Già pochi mesi dopo le elezioni, l’economia spagnola entrava però nella recessione più acuta del suo ultimo cinquantennio. Una crisi legata non solo alle vicende di Wall Street, ma ad un’ enorme bolla edilizia (già scoppiata nel 2007) e più in generale alle mancate riforme strutturali: liberalizzazioni, abbattimento della pressione fiscale, amministrazione pubblica più efficiente, mercato del lavoro. Il modello Zapatero mostrava così i suoi veri limiti: l’incapacità di essere «lib» anche in economia e non solo nella società; l’eccesso di ambizione e un vistoso deficit di realismo e pragmatismo. Gli elettori spagnoli se ne sono accorti e, con un indice di sfiducia pari all’ 80%, Zapatero è diventato oggi il leader meno popolare dalla morte di Franco, avvenuta nel 1975.
Il governo del Psoe ha in particolare fallito su uno dei suoi obiettivi più qualificanti e rilevanti: il lavoro e l’autonomia dei giovani. Fra gli under 35 la disoccupazione supera ormai il 40%, un tasso più alto di quello tunisino o egiziano. Non c’è da stupirsi se gli indignados sono soprattutto ragazzi e ragazze sotto i trent’anni e se i bersagli principali della loro protesta sono i posti di lavoro che mancano, i contratti precari, i compensi da fame. E non sorprendono neppure i toni anti politici dei discorsi che si sentono alla Puerta del Sol, gli slogan che accusano istituzioni e partiti di essere incompetenti, incapaci di gestire la crisi e ammortizzare i suoi effetti. Fino all’autunno del 2008 Zapatero rifiutava addirittura di menzionare la parola crisi («inelegante e poco patriottica» , disse al Pais) e preferiva imputare tutti i problemi dell’economia spagnola ad un «complotto conservatore del mondo anglo sassone». Convinto che si trattasse di una congiuntura passeggera, il governo rafforzò a fine 2009 le indennità di disoccupazione anche per i giovani precari, ritirando però il provvedimento solo dodici mesi dopo per mancanza di fondi: una marcia indietro che ha esasperato gli animi, considerati i sussidi pubblici che le grandi banche hanno invece continuato a ricevere. Come quello italiano, il mercato del lavoro spagnolo è diventato un vero e proprio calvario per i giovani: tre su quattro hanno contratti temporanei e, quel che è peggio, hanno probabilità crescenti di restare precari per la maggior parte della vita attiva.
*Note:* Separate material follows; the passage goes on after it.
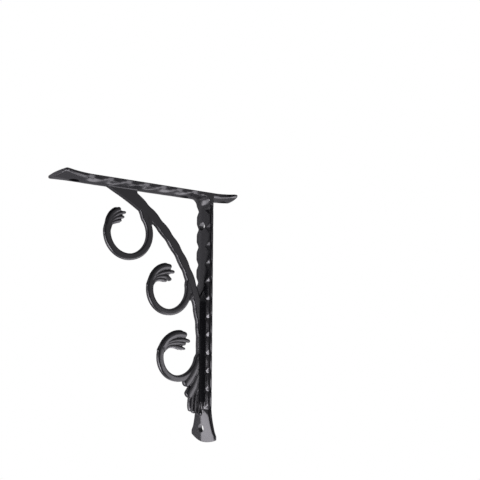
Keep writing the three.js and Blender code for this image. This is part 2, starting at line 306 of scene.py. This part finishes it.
def make_bar(name, start, end, ends, first_notch, notches, softly):
    """A bar along X, its back on Z = 0. ends holds (at, flare length, bow, crown)."""
    rows = round((end - start) / BAR_STEP)
    bpy.ops.mesh.primitive_grid_add(
        x_subdivisions=rows, y_subdivisions=BAR_COLUMNS, size=1
    )
    bar = active(name)
    bpy.ops.object.mode_set(mode="EDIT")
    bpy.ops.transform.resize(value=((end - start) * MM, BAR_WIDTH * MM, 1))
    bpy.ops.transform.translate(value=((start + end) / 2 * MM, 0, BAR_EDGE * MM))
    bpy.ops.mesh.select_all(action="SELECT")
    bpy.ops.mesh.extrude_region_move(
        TRANSFORM_OT_translate={"value": (0, 0, -BAR_EDGE * MM)}
    )

    def flare_share(x):
        for at, length, bow, crown in ends:
            if length and abs(x - at) < length:
                return min((length - abs(x - at)) / (length - bow - 1), 1), at, bow, crown
        return 0, 0, 0, BAR_CROWN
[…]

Le misure del governo socialista non sono state in grado di arginare questo scivolamento, anche per le forti resistenze dei sindacati a modificare le regole vigenti sui contratti a tempo indeterminato: una sindrome che ricorda molto quella del nostro paese.
Nati come movimento spontaneo, senza legami con organizzazioni politiche, gli indignados esprimono un disagio sociale profondo e «oggettivo» , ma non hanno per ora una piattaforma di richieste precise e coerenti né un profilo ideologico definito (si riconoscono solo nel ni, ni, no al Psoe e no al Pp). La sinistra li sta corteggiando ed è possibile che il movimento si saldi almeno in parte con il radicalismo no global. Così come è possibile che l’indignazione si sgonfi, che non si inneschi alcun processo di organizzazione e istituzionalizzazione di massa, un po’ come è successo in Italia con le proteste anti-Gelmini. Rispetto a queste ultime, il movimento spagnolo sembra avere un’agenda più ampia, che comprende lavoro, welfare, ambiente, opportunità e forme di partecipazione politica. Ma, proprio come nel caso degli studenti che manifestarono a Roma prima di Natale, gli indignados chiedono soprattutto di essere ascoltati, reclamano riconoscimento, rispetto, prospettive per il domani. In ciò non sono poi così diversi dai giovani che protestano nel Nord Africa e nel Medio Oriente. Sul piano dei contenuti, le risposte che si devono dare a questi giovani variano da paese a paese, a seconda delle circostanze economiche e istituzionali. In termini politici, la sfida è però la stessa: ascoltare, dialogare, proporre e infine includere. Nessun sistema politico può funzionare e persino tenersi insieme se i suoi giovani si sentono «fuori» e si mobilitano perché sono convinti di non avere un futuro.